EXERCISE ->
Extract the first line through the line containing "return np.clip(cast, 0, 1.4)" from the listing below, exactly as written.

## Start INFORMATION SHOWN

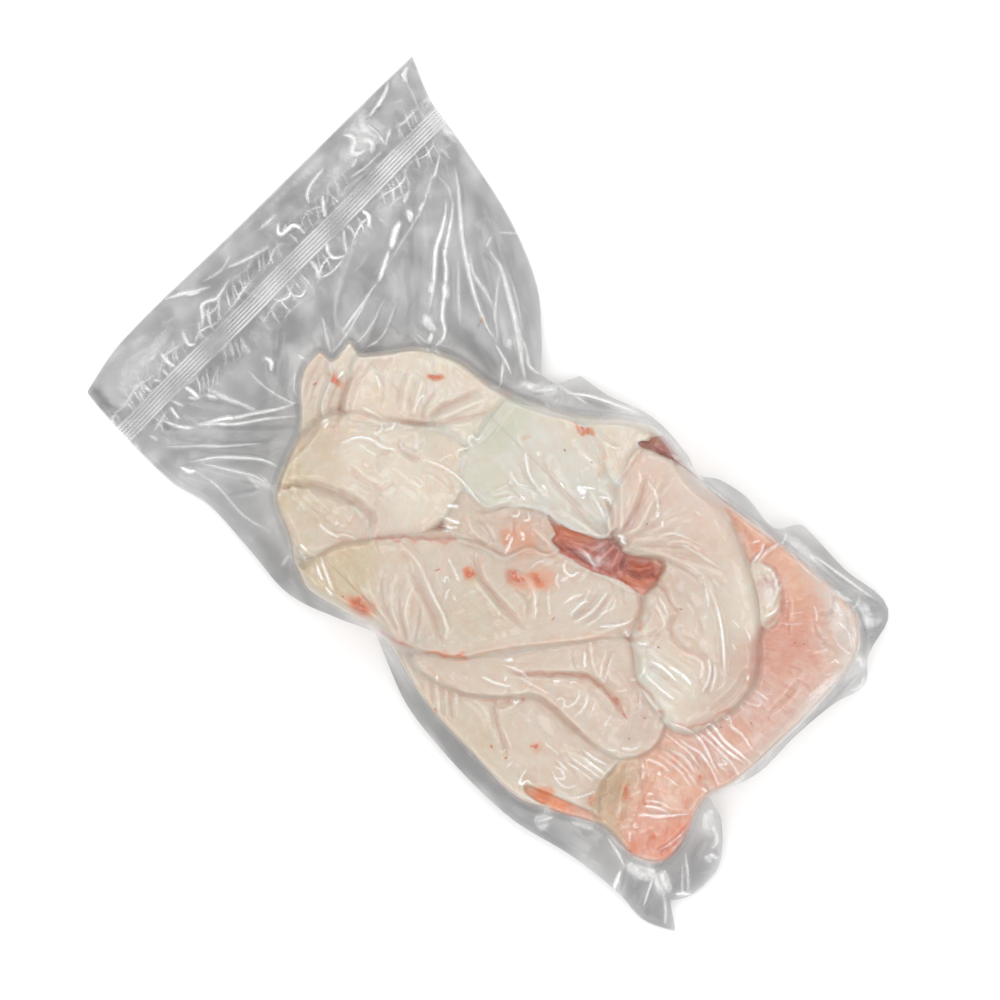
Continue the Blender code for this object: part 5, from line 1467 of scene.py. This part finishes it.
def film_cast(x, y):
    """How grey the loose film looks: darkest in the fins that lie on the table, and lightened as painted
    light next to the food's edge, where the food's shadow falls.
    """
    cast = 0.32 + 0.10 * ripple(x, y, 46, 3) + 0.05 * ripple(x, y, 15, 9)
    bent_x, bent_y = x + 3 * ripple(x, y, 24, 61), y + 3 * ripple(x, y, 24, 67)
    for patch in CAST_PATCHES:
        cast += patch.strength * patch_share(patch, bent_x, bent_y, 0.3, 1.3)
    facets = np.tanh(3 * ripple(bent_x, bent_y, 22, 71)) + 0.6 * np.tanh(4 * ripple(bent_x, bent_y, 10, 73))
    cast += 0.08 * facets * soft_step(-x, 112, 145)
    food_depth = np.minimum(FOOD_DEPTH(x, y), 0)
    # Painted light: less grey next to the food's edge, to lift the shadow that falls there.
    cast -= 0.22 * np.exp(-((food_depth + 2) / 6) ** 2)
    return np.clip(cast, 0, 1.4)


def film_milk_and_highlight(x, y, crest, bright):
    """How milky white the film is: doubled patches with painted sheen, whitened creases with painted
    highlights along the listed streaks, seal ribs, and a painted highlight along the food's rim.
    """
    bent_x, bent_y = x + 2.5 * ripple(x, y, 11, 61), y + 2.5 * ripple(x, y, 11, 67)
    food_depth = FOOD_DEPTH(x, y)
    patchy = np.clip(0.5 + ripple(x, y, 14, 5), 0, 1)
    # Painted highlight: a broken white line along the food's rim.
    milk = 0.22 * patchy * np.exp(-((food_depth + 0.6) / 0.7) ** 2)
    for patch in MILK_AND_SHEEN_PATCHES:
        milk = np.maximum(milk, patch.strength * patch_share(patch, bent_x, bent_y))
    loose = 1 - soft_step(food_depth, -1, 1)
    broken = np.clip(0.6 + 0.9 * ripple(x, y, 7, 29), 0, 1)
    # Partly real whitening and partly painted highlight on the film's sharp ridges.
    creases = soft_step(crest, 0.10, 0.45) * broken * (0.04 + 0.18 * loose)
    ribs = 0.55 * seal_ribs(x, y) * np.clip(0.5 + 0.8 * ripple(x, y, 26, 33), 0, 1) * loose
    # Painted highlights along the listed bright streaks, broken up by noise over the food.
    highlight_breakup = np.clip(0.92 + 0.3 * ripple(x, y, 5, 37) + 0.25 * ripple(x, y, 2.4, 41), 0.3, 1.05)
    highlight_breakup = np.maximum(highlight_breakup, 0.85 * loose)
    painted_highlight_streaks = bright * highlight_breakup * (0.85 + 0.15 * loose)
    # Painted highlights on the small sharp creases beside the seal.
    creases = np.maximum(creases, 0.7 * loose * crumpled_band(x, y))
    return np.clip(np.maximum(np.maximum(milk, painted_highlight_streaks), np.maximum(creases, ribs)), 0, 1)


def film_sheet(name, levels, marks, depth_at, low, high, step, material):
    """One sheet of the pouch, cut to an edge, with its greyness, partly painted shade, and its milkiness,
    partly painted highlight, kept on its points.
    """
    x, y, cells = cut_sheet(depth_at, low, high, step)
    points = np.stack([x, y, levels.at(x, y)], axis=1)
    piece = place_mesh(name, points, cells, material)
    loose = 1.0 if name != "film_over_food" else 0.0
    sharp, bright, shade_troughs = [level_map.at(x, y) for level_map in marks]
    # Painted shade: dark troughs and the hollow side of sharp creases make the loose film greyer.
    painted_trough_shade = 0.25 * soft_step(-sharp, 0.06, 0.5) + 0.7 * shade_troughs
    store_value(piece, "cast", loose * (film_cast(x, y) + painted_trough_shade))
    milk = film_milk_and_highlight(x, y, sharp, bright)
    store_value(piece, "milk", milk * (0.3 if name == "film_bottom" else 1))
    return piece


# Where the loose film is greyer, or clearer below zero, than elsewhere: strength, turn, place, half sizes.
CAST_PATCHES = read_rows(Patch, """
    .6 0  60,-124 110,9; .4 0  -30,-122 55,9; .35 15  130,-118 24,9; .45 -15  205,-112 24,12
    .28 0  200,-84 18,22; -.15 -45  -140,80 34,10; .35 0  -206,-126 15,5; .14 8  -152,8 10,30
    .12 30  -165,-26 8,18; .2 0  -176,-62 8,24; .25 -8  -78,38 22,6; .25 -50  -122,-1 10,6
    .08 0  -206,0 12,70; .2 0  -90,-124 40,8; .12 -18  -150,100 30,6; .28 0  60,82 90,6; .22 4  150,92 34,8
    .4 0  192,20 5,56; .1 0  -186.5,0 7,130; .8 0  178,85 16,14; .25 0  -60,-126 26,8; -.1 0  200,-108 14,8
""")

# Where the film is milky: partly doubled or hazy film, partly painted sheen.
MILK_AND_SHEEN_PATCHES = read_rows(Patch, """
    .2 30  176,86 8,9; .15 20  172,72 12,7; .4 -10  190,-97 15,5; .4 0  -180,112 12,5; .35 10  -208,76 11,17
    .25 0  -206,-104 13,22; .4 40  -46,46 12,4; .25 0  122,87 22,4; .45 15  42,2 8,2.2; .35 10  47,20 6,2.5
    .25 0  184,38 5,24; .35 -50  190,-54 9,6; .2 20  -110,-96 20,3; .3 20  126,-117 4,7
""")


class FilmOperator(bpy.types.Operator):
    """Makes the clear pouch: film over the food, the loose film round it and the sheet underneath"""

    bl_idname = "mesh.fatback_film"
    bl_label = "Clear film"

    def execute(self, context):
        look = context.scene.film_look
        upper, lower, crest, bright, shade_troughs = film_maps()
        marks = (crest, bright, shade_troughs)
        low, high = BAG_LOOP.min(axis=0), BAG_LOOP.max(axis=0)
        material = film_material("clear_film_upper", look)
        film_sheet("film_over_food", upper, marks, FOOD_DEPTH, FOOD_LOOP.min(axis=0),
                   FOOD_LOOP.max(axis=0), FILM_STEP, material)

        def loose_depth(x, y):
            return np.minimum(BAG_DEPTH(x, y), -FOOD_DEPTH(x, y))

        film_sheet("film_loose", upper, marks, loose_depth, low, high, LOOSE_STEP, material)
        flat = LevelMap()
        film_sheet("film_bottom", lower, (flat, flat, flat), BAG_DEPTH, low, high, UNDER_STEP, material)
        return {"FINISHED"}


# ---------------------------------------------------------------- the stage
FLOOR_HALF, FLOOR_LEVEL = 4.0, -0.0002
VIEW_CENTRE = (-14.76, -10.7)       # the point of the plan under the camera
VIEW_TURN = 45                      # degrees that the picture is turned
PANEL_REACH = 2.0                   # metres from the pack to each panel light
# Each panel's direction round the pack and from straight above, in degrees, and its size in metres.
PANELS = (
    (100, 34, (1.10, 0.46)), (48, 46, (0.46, 1.05)), (-5, 28, (1.05, 0.46)), (-55, 44, (1.10, 0.46)),
    (-105, 30, (0.46, 1.05)), (-150, 46, (1.05, 0.46)), (160, 30, (0.46, 1.05)),
)


def add_light(name, place, size, power, target=(0, 0, 0)):
    """A rectangular light that faces a target."""
    lamp = bpy.data.lights.new(name, "AREA")
    lamp.shape = "RECTANGLE"
    lamp.size, lamp.size_y = size
    lamp.energy = power
    light = bpy.data.objects.new(name, lamp)
    light.location = place
    light.rotation_euler = (Vector(target) - Vector(place)).to_track_quat("-Z", "Y").to_euler()
    bpy.context.scene.collection.objects.link(light)


class StageOperator(bpy.types.Operator):
    """Makes the pale floor, the soft light and the camera that looks straight down"""

    bl_idname = "scene.fatback_stage"
    bl_label = "Stage"

    def execute(self, context):
        look = context.scene.stage_look
        scene = context.scene
        mesh = bpy.data.meshes.new("floor")
        corners = [(-1, -1), (1, -1), (1, 1), (-1, 1)]
        mesh.from_pydata([(FLOOR_HALF * x, FLOOR_HALF * y, FLOOR_LEVEL) for x, y in corners], [],
                         [(0, 1, 2, 3)])
        recipe = Recipe("pale_floor")
        grain = recipe.noise(3, 3, 0.5)
        darker = solid_colour([0.98 * channel for channel in look.floor_colour])
        colour = recipe.blend(grain, solid_colour(look.floor_colour), darker)
        shader = recipe.add("ShaderNodeBsdfPrincipled", {
            "Base Color": colour, "Roughness": 0.9, "Specular IOR Level": 0.1})
        mesh.materials.append(recipe.finish(shader.outputs["BSDF"]))
        floor = bpy.data.objects.new("floor", mesh)
        scene.collection.objects.link(floor)

        world = bpy.data.worlds.new("soft_dome")
        scene.world = world
        world.use_nodes = True
        background = world.node_tree.nodes["Background"]
        background.inputs["Color"].default_value = (1, 1, 1, 1)
        background.inputs["Strength"].default_value = look.sky_strength

        for number, (turn, tilt, size) in enumerate(PANELS):
            turn, tilt = math.radians(turn), math.radians(tilt)
            place = (PANEL_REACH * math.sin(tilt) * math.cos(turn),
                     PANEL_REACH * math.sin(tilt) * math.sin(turn), PANEL_REACH * math.cos(tilt))
            add_light("panel_%d" % number, place, size, look.panel_power)

        lens = bpy.data.cameras.new("camera")
        lens.lens = lens.sensor_width * look.view_height / look.view_width
        lens.clip_end = 50
        camera = bpy.data.objects.new("camera", lens)
        centre = (np.array(VIEW_CENTRE) - MIDDLE) * MM
        camera.location = (centre[0], centre[1], look.view_height)
        camera.rotation_euler = (0, 0, math.radians(VIEW_TURN))
        scene.collection.objects.link(camera)
        scene.camera = camera
        scene.view_settings.view_transform = "Standard"
        return {"FINISHED"}


class FatbackPanel(bpy.types.Panel):
    """Shows the pack's settings and the buttons that make its pieces"""

    bl_idname = "VIEW3D_PT_fatback"
    bl_label = "Vacuum-packed fatback"
    bl_space_type = "VIEW_3D"
    bl_region_type = "UI"
    bl_category = "Fatback"

    def draw(self, context):
        for name in ("food_look", "film_look", "stage_look"):
            look = getattr(context.scene, name)
            box = self.layout.box()
            for setting in look.bl_rna.properties.keys():
                if setting not in ("rna_type", "name"):
                    box.prop(look, setting)
        for operator in OPERATORS:
            self.layout.operator(operator.bl_idname)


SETTINGS = {"food_look": FoodLook, "film_look": FilmLook, "stage_look": StageLook}
OPERATORS = (FatOperator, MarksOperator, FilmOperator, StageOperator)


def register():
    """Adds the settings, operators and panel."""
    for name, group in SETTINGS.items():
        bpy.utils.register_class(group)
        setattr(bpy.types.Scene, name, PointerProperty(type=group))
    for operator in OPERATORS:
        bpy.utils.register_class(operator)
    bpy.utils.register_class(FatbackPanel)


def unregister():
    """Takes them away again."""
    bpy.utils.unregister_class(FatbackPanel)
    for operator in reversed(OPERATORS):
        bpy.utils.unregister_class(operator)
    for name, group in SETTINGS.items():
        delattr(bpy.types.Scene, name)
        bpy.utils.unregister_class(group)


def main():
    """Registers the add-on and makes every piece and the stage."""
    register()
    bpy.ops.mesh.fatback_slabs()
    bpy.ops.mesh.fatback_marks()
    bpy.ops.mesh.fatback_film()
    bpy.ops.scene.fatback_stage()
    bpy.context.view_layer.update()


if __name__ == "__main__":
    main()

## End INFORMATION SHOWN

COMPLETE OUTPUT ->
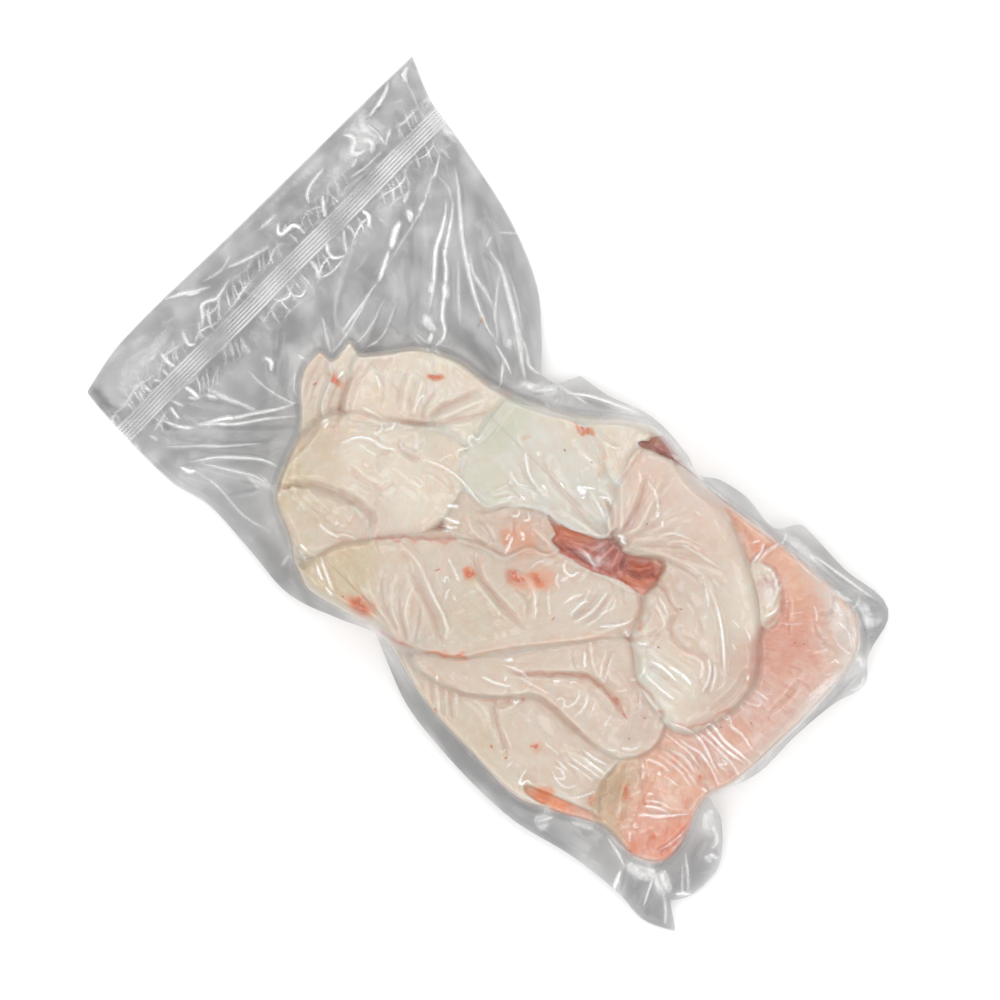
Continue the Blender code for this object: part 5, from line 1467 of scene.py. This part finishes it.
def film_cast(x, y):
    """How grey the loose film looks: darkest in the fins that lie on the table, and lightened as painted
    light next to the food's edge, where the food's shadow falls.
    """
    cast = 0.32 + 0.10 * ripple(x, y, 46, 3) + 0.05 * ripple(x, y, 15, 9)
    bent_x, bent_y = x + 3 * ripple(x, y, 24, 61), y + 3 * ripple(x, y, 24, 67)
    for patch in CAST_PATCHES:
        cast += patch.strength * patch_share(patch, bent_x, bent_y, 0.3, 1.3)
    facets = np.tanh(3 * ripple(bent_x, bent_y, 22, 71)) + 0.6 * np.tanh(4 * ripple(bent_x, bent_y, 10, 73))
    cast += 0.08 * facets * soft_step(-x, 112, 145)
    food_depth = np.minimum(FOOD_DEPTH(x, y), 0)
    # Painted light: less grey next to the food's edge, to lift the shadow that falls there.
    cast -= 0.22 * np.exp(-((food_depth + 2) / 6) ** 2)
    return np.clip(cast, 0, 1.4)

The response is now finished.